Life was good until six months later following a tragic car accident Anne’s life capsized again and she found herself back in Switzerland having lost her fiancé and the twins she was expecting in one fateful afternoon. Returning to work as a recruiter, Anne searched for distractions to occupy her free time. She began giving wine tasting classes at the Ecole Club Migros in Nyon. She decided to bring the class home after her classroom was sold to a fitness chain.
It began as an initiation to wine tasting every two weeks, on Monday evenings. Then she started serving a few homemade snacks to accompany the wine. The snacks evolved and soon became once-a-month dinners for 12-15 people in her home. By the end of 1996 Anne was spending most of the weekend selecting and preparing a six to eight-course menu with accompanying wines. That Christmas she outdid herself and hosted 24 people for a 10-course dinner with 10 accompanying wines.
“Everything is in the preparation. It’s frantic right up until guests arrive, but when they do, the kitchen must be clean and appear under control. Like the duck swimming serenely on the lake but paddling like mad beneath the surface.”

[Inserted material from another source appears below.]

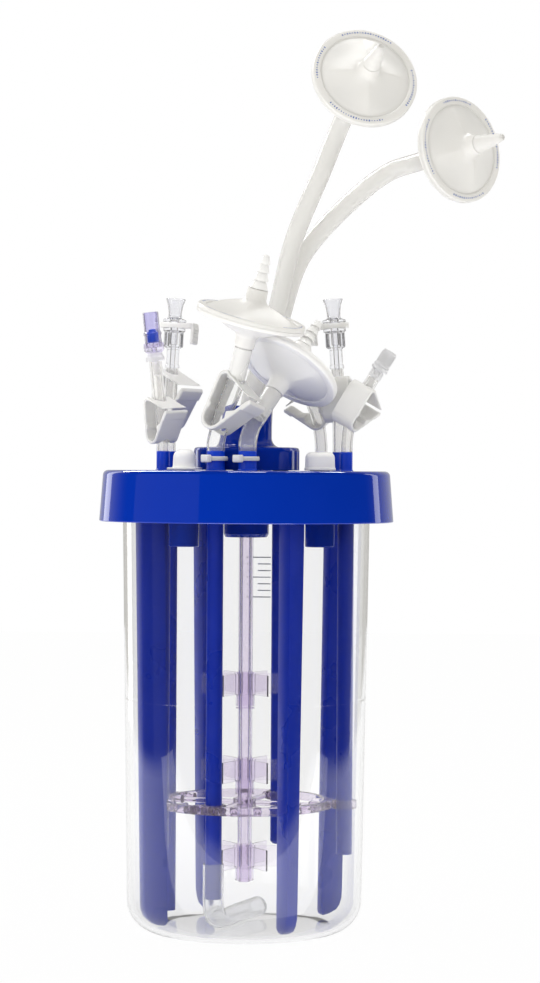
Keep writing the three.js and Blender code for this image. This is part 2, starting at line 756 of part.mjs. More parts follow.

In 2014, after 15 years as HR Director for the French-speaking part of Switzerland at Credit Suisse, Anne is offered a 60% position at Pictet. She spends her extended weekends discovering and exploring vineyards in France, Italy and Spain and returns satiated with ideas that she tries out on her partner. “We met in 2003, he is my harshest critic and is not shy in telling me when a recipe doesn’t work. I value his opinion implicitly.” These weekend escapades are Anne’s inspiration to begin organising weekend wine-tasting trips paired with meals in local restaurants and educational excursions such as truffle hunting.
Today she continues to spend her spare time researching and organising four wine-tasting weekend trips per year on top of her monthly wine-pairing/cooking class evenings and special events for companies. “I find the two activities complement each other well. When you first taste a wine, you consider how it will evolve, how it will integrate into the meal and what flavours it will bring. The same reflections as when meeting a candidate and considering them for a role and a team.”
When she’s not preparing her wine-pairing evenings, Anne is Senior HR Business Partner for Legal, Group Corporate Communications, and Organisation as well as responsible for various HR projects.